--- Supplied information ---
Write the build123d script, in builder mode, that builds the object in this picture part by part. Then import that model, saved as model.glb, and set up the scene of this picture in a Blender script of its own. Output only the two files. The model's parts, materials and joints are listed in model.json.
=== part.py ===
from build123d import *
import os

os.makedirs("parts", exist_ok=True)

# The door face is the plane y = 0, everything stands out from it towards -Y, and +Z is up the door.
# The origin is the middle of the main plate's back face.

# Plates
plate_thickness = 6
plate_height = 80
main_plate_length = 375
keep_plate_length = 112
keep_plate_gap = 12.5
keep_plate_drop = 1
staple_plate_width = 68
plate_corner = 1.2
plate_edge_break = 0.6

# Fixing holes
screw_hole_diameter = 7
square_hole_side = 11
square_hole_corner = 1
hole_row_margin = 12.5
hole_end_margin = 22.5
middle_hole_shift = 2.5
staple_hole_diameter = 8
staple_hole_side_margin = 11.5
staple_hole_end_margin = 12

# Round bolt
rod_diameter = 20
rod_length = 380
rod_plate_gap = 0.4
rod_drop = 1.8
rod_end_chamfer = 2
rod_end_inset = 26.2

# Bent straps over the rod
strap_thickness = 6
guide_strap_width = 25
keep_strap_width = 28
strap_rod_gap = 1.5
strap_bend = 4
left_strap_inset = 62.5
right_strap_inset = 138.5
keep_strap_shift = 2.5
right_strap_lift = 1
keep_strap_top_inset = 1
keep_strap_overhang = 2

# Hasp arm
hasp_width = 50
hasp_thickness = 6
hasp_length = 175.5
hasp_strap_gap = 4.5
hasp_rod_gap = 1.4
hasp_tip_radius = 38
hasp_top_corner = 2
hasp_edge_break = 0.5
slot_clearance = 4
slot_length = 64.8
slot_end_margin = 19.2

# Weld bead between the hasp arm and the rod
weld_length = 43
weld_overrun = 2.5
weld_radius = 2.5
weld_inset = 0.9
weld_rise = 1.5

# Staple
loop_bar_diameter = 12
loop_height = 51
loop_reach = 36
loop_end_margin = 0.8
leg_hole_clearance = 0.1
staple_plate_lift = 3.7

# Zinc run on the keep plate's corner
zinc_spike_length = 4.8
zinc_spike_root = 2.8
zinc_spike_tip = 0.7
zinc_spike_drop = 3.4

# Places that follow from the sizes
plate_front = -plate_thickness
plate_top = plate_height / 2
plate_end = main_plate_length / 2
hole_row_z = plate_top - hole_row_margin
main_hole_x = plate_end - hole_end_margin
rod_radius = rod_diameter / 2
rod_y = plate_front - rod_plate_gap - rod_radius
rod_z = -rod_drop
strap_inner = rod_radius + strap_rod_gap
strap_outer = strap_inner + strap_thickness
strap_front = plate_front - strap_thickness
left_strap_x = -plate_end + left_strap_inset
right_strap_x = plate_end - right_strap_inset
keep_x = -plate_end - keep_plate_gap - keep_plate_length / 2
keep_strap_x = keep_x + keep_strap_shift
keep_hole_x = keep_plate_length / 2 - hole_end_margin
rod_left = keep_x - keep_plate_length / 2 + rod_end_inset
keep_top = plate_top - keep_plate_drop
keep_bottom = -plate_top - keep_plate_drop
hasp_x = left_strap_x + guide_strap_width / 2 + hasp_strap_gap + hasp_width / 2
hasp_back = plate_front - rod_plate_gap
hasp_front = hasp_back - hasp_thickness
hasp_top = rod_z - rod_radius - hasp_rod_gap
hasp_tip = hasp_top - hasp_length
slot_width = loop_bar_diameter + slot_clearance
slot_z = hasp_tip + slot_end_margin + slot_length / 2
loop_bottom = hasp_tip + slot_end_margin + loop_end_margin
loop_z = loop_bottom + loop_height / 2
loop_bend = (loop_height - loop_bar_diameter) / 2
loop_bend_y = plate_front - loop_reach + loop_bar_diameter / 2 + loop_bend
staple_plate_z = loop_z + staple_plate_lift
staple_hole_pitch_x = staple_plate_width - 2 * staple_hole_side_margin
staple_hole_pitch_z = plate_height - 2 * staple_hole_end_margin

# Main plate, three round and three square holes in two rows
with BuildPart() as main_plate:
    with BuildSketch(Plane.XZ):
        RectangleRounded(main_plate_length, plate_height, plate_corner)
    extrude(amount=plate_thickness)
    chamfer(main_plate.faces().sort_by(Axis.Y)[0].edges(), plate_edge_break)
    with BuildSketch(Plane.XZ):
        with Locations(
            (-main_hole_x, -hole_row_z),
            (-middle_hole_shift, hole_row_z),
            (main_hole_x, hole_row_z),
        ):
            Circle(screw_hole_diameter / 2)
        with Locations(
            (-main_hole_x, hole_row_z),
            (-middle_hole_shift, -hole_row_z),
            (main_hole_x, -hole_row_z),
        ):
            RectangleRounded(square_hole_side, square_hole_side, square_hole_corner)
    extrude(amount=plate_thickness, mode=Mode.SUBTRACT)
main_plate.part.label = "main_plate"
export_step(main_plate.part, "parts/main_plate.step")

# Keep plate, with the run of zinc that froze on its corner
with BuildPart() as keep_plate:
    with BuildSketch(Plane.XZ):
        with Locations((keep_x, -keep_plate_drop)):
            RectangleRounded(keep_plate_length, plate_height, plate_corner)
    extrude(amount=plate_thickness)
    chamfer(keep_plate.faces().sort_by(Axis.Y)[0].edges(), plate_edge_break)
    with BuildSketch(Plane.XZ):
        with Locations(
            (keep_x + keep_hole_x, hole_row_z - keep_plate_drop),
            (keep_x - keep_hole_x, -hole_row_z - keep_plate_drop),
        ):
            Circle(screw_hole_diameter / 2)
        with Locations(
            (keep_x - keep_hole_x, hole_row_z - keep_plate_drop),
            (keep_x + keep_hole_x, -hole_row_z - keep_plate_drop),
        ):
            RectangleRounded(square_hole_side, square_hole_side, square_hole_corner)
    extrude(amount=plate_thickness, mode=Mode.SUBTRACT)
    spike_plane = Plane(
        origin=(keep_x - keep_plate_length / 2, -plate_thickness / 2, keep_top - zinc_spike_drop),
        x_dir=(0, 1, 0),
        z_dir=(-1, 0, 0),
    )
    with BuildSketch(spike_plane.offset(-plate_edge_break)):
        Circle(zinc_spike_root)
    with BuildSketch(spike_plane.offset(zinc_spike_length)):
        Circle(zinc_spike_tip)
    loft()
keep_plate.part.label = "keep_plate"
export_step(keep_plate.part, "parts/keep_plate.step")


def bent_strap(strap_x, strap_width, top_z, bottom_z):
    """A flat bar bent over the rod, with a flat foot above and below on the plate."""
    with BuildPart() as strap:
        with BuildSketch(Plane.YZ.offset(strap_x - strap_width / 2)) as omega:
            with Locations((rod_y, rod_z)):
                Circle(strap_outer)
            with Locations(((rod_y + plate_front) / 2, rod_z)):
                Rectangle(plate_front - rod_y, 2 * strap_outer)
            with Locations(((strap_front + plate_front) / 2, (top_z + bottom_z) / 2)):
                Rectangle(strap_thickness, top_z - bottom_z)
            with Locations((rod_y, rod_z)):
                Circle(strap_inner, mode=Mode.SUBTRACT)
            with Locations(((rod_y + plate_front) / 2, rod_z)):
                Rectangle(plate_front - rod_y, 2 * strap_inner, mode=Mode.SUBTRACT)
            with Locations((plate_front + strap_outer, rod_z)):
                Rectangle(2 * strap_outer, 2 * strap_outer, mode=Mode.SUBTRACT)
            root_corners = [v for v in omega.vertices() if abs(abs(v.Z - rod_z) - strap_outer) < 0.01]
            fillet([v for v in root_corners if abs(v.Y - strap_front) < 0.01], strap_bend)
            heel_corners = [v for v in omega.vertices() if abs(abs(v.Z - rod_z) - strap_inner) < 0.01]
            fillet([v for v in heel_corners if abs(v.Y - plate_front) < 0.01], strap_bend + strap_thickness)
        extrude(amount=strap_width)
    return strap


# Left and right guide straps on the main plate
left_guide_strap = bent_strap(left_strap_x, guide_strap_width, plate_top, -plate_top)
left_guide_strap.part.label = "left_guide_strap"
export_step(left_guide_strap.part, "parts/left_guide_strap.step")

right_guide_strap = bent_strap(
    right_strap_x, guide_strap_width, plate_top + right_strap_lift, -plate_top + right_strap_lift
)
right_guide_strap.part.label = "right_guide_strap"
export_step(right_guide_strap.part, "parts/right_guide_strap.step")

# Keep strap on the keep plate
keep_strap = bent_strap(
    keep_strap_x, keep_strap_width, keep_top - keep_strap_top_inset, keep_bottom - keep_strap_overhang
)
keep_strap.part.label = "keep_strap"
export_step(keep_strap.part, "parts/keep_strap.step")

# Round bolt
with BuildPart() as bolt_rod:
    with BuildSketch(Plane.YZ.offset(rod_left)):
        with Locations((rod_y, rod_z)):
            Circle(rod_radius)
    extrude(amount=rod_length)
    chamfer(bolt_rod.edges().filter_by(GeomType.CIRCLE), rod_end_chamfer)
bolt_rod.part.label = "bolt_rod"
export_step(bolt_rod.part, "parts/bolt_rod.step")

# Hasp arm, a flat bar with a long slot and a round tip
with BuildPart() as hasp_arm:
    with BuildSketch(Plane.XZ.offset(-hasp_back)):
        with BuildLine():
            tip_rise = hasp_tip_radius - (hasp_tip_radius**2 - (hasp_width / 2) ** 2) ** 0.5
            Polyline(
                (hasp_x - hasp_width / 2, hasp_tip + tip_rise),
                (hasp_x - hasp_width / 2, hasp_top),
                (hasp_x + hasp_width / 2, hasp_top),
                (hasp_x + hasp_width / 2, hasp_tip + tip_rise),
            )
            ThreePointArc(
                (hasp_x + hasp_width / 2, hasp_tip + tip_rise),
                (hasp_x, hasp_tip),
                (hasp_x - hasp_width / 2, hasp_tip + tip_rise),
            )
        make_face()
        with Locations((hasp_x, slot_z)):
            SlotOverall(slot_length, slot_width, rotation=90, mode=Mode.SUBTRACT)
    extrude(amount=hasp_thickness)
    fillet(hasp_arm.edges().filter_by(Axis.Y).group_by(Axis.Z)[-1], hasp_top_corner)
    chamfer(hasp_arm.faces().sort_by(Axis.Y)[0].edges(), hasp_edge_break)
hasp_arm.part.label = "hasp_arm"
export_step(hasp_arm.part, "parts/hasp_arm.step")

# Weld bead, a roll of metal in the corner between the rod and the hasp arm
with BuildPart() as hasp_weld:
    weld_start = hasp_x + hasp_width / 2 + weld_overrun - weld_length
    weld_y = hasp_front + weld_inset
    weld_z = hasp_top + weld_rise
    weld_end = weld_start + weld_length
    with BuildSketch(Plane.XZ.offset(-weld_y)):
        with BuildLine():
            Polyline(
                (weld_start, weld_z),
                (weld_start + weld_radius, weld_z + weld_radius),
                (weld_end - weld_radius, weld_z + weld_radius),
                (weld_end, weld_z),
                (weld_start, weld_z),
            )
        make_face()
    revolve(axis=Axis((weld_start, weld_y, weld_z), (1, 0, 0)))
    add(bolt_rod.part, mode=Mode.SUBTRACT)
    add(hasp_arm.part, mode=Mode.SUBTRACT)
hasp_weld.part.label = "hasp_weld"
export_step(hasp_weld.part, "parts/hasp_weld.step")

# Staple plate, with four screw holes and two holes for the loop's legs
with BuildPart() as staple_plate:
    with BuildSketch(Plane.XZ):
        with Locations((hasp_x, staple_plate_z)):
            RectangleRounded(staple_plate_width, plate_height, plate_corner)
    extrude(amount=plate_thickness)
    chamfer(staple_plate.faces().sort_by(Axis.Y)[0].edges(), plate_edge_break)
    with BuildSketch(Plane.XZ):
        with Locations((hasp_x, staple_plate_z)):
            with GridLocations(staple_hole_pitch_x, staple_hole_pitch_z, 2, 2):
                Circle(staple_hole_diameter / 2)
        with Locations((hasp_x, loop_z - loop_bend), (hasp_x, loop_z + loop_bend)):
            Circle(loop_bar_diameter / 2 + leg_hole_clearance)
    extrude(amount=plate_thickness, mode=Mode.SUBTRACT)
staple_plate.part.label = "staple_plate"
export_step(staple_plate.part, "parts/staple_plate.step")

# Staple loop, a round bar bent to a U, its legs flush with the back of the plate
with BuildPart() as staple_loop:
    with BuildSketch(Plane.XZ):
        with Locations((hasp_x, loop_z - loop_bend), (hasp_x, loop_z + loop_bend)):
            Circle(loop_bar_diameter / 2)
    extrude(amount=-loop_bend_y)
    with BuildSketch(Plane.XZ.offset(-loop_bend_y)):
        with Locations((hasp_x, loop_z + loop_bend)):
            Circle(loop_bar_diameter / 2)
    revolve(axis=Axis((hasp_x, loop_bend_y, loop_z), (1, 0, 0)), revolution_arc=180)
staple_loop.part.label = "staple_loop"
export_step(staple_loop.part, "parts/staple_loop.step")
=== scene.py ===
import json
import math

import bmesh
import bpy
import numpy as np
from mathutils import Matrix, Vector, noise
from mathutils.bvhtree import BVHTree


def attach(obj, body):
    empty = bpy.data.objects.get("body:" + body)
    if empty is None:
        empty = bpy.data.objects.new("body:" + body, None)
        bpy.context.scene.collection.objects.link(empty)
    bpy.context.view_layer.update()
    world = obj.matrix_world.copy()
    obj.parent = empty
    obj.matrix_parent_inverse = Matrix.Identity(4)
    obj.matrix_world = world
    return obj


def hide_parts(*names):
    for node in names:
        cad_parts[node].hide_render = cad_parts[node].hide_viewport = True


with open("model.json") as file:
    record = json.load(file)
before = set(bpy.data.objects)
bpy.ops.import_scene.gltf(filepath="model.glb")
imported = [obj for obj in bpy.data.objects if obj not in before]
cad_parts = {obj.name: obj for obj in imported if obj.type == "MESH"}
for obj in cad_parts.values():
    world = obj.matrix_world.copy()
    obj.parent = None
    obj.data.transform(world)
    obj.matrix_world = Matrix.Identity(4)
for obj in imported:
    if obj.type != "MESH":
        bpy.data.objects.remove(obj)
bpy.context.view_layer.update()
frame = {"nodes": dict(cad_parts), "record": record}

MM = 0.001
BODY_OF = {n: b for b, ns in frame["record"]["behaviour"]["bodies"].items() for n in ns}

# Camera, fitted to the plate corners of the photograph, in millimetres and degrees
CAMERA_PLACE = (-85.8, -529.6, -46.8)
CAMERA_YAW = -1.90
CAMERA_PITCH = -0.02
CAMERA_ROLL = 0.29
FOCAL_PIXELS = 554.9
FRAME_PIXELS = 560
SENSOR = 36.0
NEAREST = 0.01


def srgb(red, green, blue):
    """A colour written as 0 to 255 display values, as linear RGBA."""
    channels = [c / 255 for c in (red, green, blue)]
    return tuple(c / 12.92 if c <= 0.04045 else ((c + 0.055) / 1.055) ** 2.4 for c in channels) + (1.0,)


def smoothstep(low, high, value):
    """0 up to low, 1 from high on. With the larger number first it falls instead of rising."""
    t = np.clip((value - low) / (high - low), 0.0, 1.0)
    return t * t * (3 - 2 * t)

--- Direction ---
Copy out the listing above, line by line and exactly, from its first line to the line holding "staple_hole_end_margin = 12", inclusive.

--- Response to the task ---
Write the build123d script, in builder mode, that builds the object in this picture part by part. Then import that model, saved as model.glb, and set up the scene of this picture in a Blender script of its own. Output only the two files. The model's parts, materials and joints are listed in model.json.
=== part.py ===
from build123d import *
import os

os.makedirs("parts", exist_ok=True)

# The door face is the plane y = 0, everything stands out from it towards -Y, and +Z is up the door.
# The origin is the middle of the main plate's back face.

# Plates
plate_thickness = 6
plate_height = 80
main_plate_length = 375
keep_plate_length = 112
keep_plate_gap = 12.5
keep_plate_drop = 1
staple_plate_width = 68
plate_corner = 1.2
plate_edge_break = 0.6

# Fixing holes
screw_hole_diameter = 7
square_hole_side = 11
square_hole_corner = 1
hole_row_margin = 12.5
hole_end_margin = 22.5
middle_hole_shift = 2.5
staple_hole_diameter = 8
staple_hole_side_margin = 11.5
staple_hole_end_margin = 12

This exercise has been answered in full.